CAUSE I AM / WHO I SAY I AM
THE NEWS BREAKER HIMSELF
By Henry Chalfant
By Henry Chalfant
DURO, TOP, CIA
One of the pleasures that I had during the time I was documenting graffiti was hearing the stories. The history of graffiti during the years it flourished on the trains of New York, is rich in tales of adventure, mishaps, close calls, outfoxing the cops and, yes, beef. As an outside observer, who never shared the writers' experience more than once or twice when I joined them in their exploits to take pictures, I knew that I would never be able to tell it as well as they could, those who were living it and for whom it was both an adventure and a creative act. We had different roles. Writers were creating, wanting fame and recognition, competing to get up and show their skills while I was engaged in amassing as many fresh documents as I could. I would listen to their stories, and watch them in action, but I had no way of experiencing the full sensation, the excitement, desire, ambition, fear, jealousy, hostility, schadenfreude, pride and sense of accomplishment. I could relay all this, but I always felt we were waiting for someone to come along who could tell the story from the inside; someone who had the verbal skill and storytelling knack to convey their experience to others. Now, thirty or forty years later, this has begun to happen, as artists in their maturity are beginning to reflect upon their youthful selves as graffiti writers. They now have hindsight and enough knowledge of the world to be able to put their youthful games into a social context that they couldn't have understood before. Duro's memoir promises to be an important document that will share with the public the part he played in creating a culture which has had an impact upon the world that few could have imagined in it's heyday. Duro's story is another brick in the history wall.

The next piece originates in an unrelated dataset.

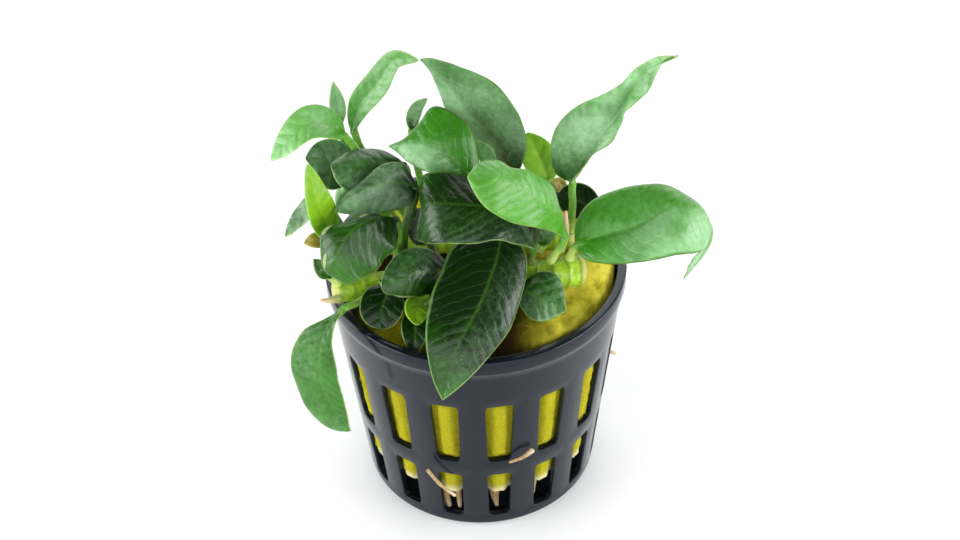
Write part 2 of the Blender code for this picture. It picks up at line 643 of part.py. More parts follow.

Duro was a member of TOP, along with Dondi, Mickey 729, Hurst, Sid, Flin, Dike, Sain, Jee 2 and others, all friends living in East New York, Brooklyn. Like the South Bronx, East New York was another marginal New York neighborhood that was ablaze in the 1970s. The South Bronx was familiar territory for me. I had a map in by head from my many wanderings through the borough and I felt relatively secure there. East New York, on the other hand was like the wild land beyond the map, the terra incognito. It was, frankly, scary and I rarely visited it. Members of TOP were the first writers from Brooklyn that I met. They were important pioneers who came out of their neighborhood to write on the number lines to make their mark, and to hook up with their uptown and Bronx counterparts in order to write together, forming CIA with Crash, Kel, Mare, Shy and others, thus using the giant network of track that made up the New York subway system to the fullest advantage. This was the meaning of going "all city".

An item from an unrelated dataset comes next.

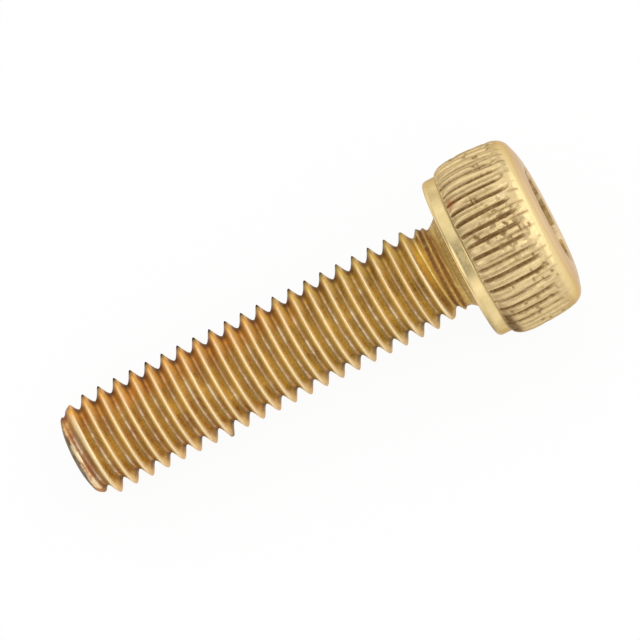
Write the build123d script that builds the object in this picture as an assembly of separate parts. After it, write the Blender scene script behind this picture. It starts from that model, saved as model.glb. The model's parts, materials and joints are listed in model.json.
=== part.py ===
from build123d import *
from math import atan2, ceil, degrees, radians, sqrt, tan
import os

# A knurled socket head cap screw, M3 x 12, fully threaded, upset and rolled as one piece of brass.
# It is drawn upright on its own axis: the bearing face of the head is at height 0, the head above it
# and the shank below. It is then laid down as it comes to rest, on two ridges of the knurl and the
# last full crest of the thread, with its tip towards -X. The origin stays at the centre of the
# bearing face. Lengths are millimetres and angles are degrees.

# ---- shank and thread ----
shank_length = 12.0  # bearing face to tip
thread_diameter = 2.88  # over the crests, low in the tolerance band of an M3 screw
thread_pitch = 0.5
thread_angle = 60.0  # between the flanks of one groove
crest_share = 0.22  # width of the crest as a share of the pitch
tip_diameter = 2.18  # flat end of the shank, just inside the root of the thread
tip_taper_length = 0.42
last_crest_height = 0.735  # tip to the middle of the last full crest, which the screw rests on
neck_diameter = 2.18  # plain neck under the head, just inside the root of the thread
neck_length = 0.48  # bearing face to the first thread, with its flare
seat_flare = 0.42  # 45 degrees, from neck to bearing face, wider than the thread
runout_length = 0.4  # cone over which the crests fade into the neck

# ---- head ----
head_height = 2.86
collar_diameter = 4.82  # plain band between bearing face and knurl
collar_height = 0.48
collar_chamfer = 0.12  # 45 degrees, at the edge of the bearing face
shoulder_height = 0.36  # slope from collar to knurl
knurl_diameter = 5.34  # over the ridges
bevel_drop = 0.14  # conical end of the ridges, which their grooves run out on
bevel_height = 0.3
corner_radius = 0.32  # top edge of the head
crown_rise = 0.11  # from the rim of the top face up to the mouth of the socket
ridge_count = 44
groove_depth = 0.12
groove_angle = 70.0

# ---- hex socket ----
socket_across_flats = 2.5
socket_depth = 1.45
socket_point_angle = 120.0  # conical floor under the hexagon
mouth_clearance = 0.06  # how far the countersunk mouth reaches past the corners of the hexagon
mouth_angle = 120.0

# ---- worked out from the above ----
thread_radius = thread_diameter / 2
crest_width = thread_pitch * crest_share
flank_slope = tan(radians(thread_angle / 2))
thread_depth = (thread_pitch - crest_width) / 2 / flank_slope
root_radius = thread_radius - thread_depth
taper_start = tip_taper_length - shank_length
last_crest = last_crest_height - shank_length
neck_radius = neck_diameter / 2

knurl_radius = knurl_diameter / 2
ridge_start = collar_height + shoulder_height
rim_height = head_height - crown_rise
corner_start = rim_height - corner_radius
ridge_end = corner_start - bevel_height
mouth_radius = socket_across_flats / sqrt(3) + mouth_clearance


def quarter_round(start, corner, end):
    """A quarter round from start to end as one cubic curve, tangent to both sides of the corner."""
    pull = 4 / 3 * (sqrt(2) - 1)
    near_start = Vector(*start) + (Vector(*corner) - Vector(*start)) * pull
    near_end = Vector(*end) + (Vector(*corner) - Vector(*end)) * pull
    return Bezier(start, near_start, near_end, end)


def shank_outline():
    """The shank below the neck without its groove: runout cone, thread cylinder and tapered tip."""
    with BuildPart() as shank:
        with BuildSketch(Plane.XZ):
            with BuildLine():
                Polyline(
                    (0, -neck_length),
                    (neck_radius, -neck_length),
                    (thread_radius, -neck_length - runout_length),
                    (thread_radius, taper_start),
                    (tip_diameter / 2, -shank_length),
                    (0, -shank_length),
                    close=True,
                )
            make_face()
        revolve(axis=Axis.Z)
    return shank.part


def thread_path(bottom, top):
    """A right-handed helix at the root of the thread, as a chain of half turns."""
    half_turns = ceil((top - bottom) / thread_pitch * 2)
    half_turn = Helix(pitch=thread_pitch, height=thread_pitch / 2, radius=root_radius)
    chain = [
        Pos(0, 0, bottom + index * thread_pitch / 2) * Rotation(0, 0, 180 * index) * half_turn
        for index in range(half_turns)
    ]
    return Wire([edge for turn in chain for edge in turn.edges()])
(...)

These graffiti Artists transformed the 600 miles of track, the hundreds of dilapidated, rusty rattletraps that passed for New York's public transportation into a gigantic social networking system. Young people growing up in marginal, crumbling neighborhoods, trapped by bad schools and lack of funds to participate in the mainstream economy of goods and information, found an ingenious way to assert themselves by visibly imposing their names on the city. I believe it's no accident that this invention took place in the media and advertising capital of the world. In an environment that subjects people to a barrage of imagery, enticements and demands for attention, graffiti writers found their own way to put themselves "in your face". It's a first rate example of taking something built for one purpose and using it for another, transforming a public transportation system into a media network and a voice for people who had no other available means to get their message out. Consider the effect of this power upon a disadvantaged youth living in East New York where the streets were dangerous and the turf of gangs, a youth whose social connections were limited by poverty, shyness and the embarrassment of limited English language skills, and you have an idea of the potential explosion of artistic expression once he found his voice and a canvas that would reach so many others. The resulting book is a kind of cross between Down These Mean Streets and The Horse's Mouth - one, the story of a kid growing up and surviving in East New York and the other an artist who stopped at nothing to do what he had to do to make art.
Duro’s story is one of survival and it describes events familiar to so many youths in similar circumstances. He lost his friends, Dondi, Shy and Kist and was caught up in a tragic vortex of drug addiction, crime and prison. He experienced a whole array of social pathologies and in the end, after hitting bottom, he began the grueling journey back. Born again in more ways than one, he was able to put his life back together, and return to his life as an artist. A graduate of the first media network of the New York City transit system, he has joined the big network in the “cloud”, the internet, where he has found another, wider community and once again found his voice.